Now that’s what I call magic! The published website is exactly the same as my development one, except that everything is smaller and faster! And I only had to set it up once. I have to give credits here to my colleague Ferry Brouwer for setting up 99% of the Grunt build-script. I only had to modify it slightly so it would fit in.
I’m also working on an experiment where the following steps are added after our grunt build -action:
- Spawn a Vagrant box (since our Vagrant configuration is in each projects’ repository).
- Run some unit tests in it (with Vagrant SSH and PHPUnit).

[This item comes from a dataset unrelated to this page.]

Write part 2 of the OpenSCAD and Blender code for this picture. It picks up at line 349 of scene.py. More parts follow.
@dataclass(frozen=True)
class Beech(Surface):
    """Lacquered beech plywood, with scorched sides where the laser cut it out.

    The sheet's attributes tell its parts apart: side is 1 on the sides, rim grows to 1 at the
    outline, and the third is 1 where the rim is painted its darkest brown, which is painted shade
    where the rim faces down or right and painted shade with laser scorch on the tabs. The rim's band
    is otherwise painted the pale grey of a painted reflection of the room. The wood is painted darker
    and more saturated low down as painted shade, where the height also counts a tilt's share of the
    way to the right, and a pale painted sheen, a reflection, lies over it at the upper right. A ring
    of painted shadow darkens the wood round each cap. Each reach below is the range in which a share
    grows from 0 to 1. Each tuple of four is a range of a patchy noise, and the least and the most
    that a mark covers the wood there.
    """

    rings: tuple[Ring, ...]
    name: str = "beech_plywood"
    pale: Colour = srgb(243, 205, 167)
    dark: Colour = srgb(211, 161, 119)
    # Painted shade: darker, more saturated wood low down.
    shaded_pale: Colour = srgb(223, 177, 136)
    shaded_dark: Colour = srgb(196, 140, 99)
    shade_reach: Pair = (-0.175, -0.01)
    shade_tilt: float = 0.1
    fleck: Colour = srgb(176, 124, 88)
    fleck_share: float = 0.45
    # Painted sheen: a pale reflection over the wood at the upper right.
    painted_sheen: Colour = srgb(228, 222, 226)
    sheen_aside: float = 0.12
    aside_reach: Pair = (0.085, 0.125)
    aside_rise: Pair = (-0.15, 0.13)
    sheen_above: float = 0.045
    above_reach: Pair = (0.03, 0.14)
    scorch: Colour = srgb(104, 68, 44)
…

- Perform some CasperJS tests with it.
The final result would be the core principal of Continues Integration: each push to the master branch (so: each attempt to make modifications to the live site) would trigger a whole set of instructions that take care of optimizing, testing and deploying your website. It’s pure magic!
One final note
Don’t see this article as the holy grail on ‘how should I deploy my websites’. In my opinion, each kind of project requires it’s own type of deployment. And even then there are millions way on achieving the same goal.
Like I said, only a year ago I was still uploading sites with FTP so the whole aspect of Continues Integration is quite new for me. Even now I’m still not sure of the steps I make are the right one. They work for me now, but I wonder in a year from now when I look back at this approach if I’m still deploying websites as I am doing today. But then I’ll just write a part 3 of this blog post.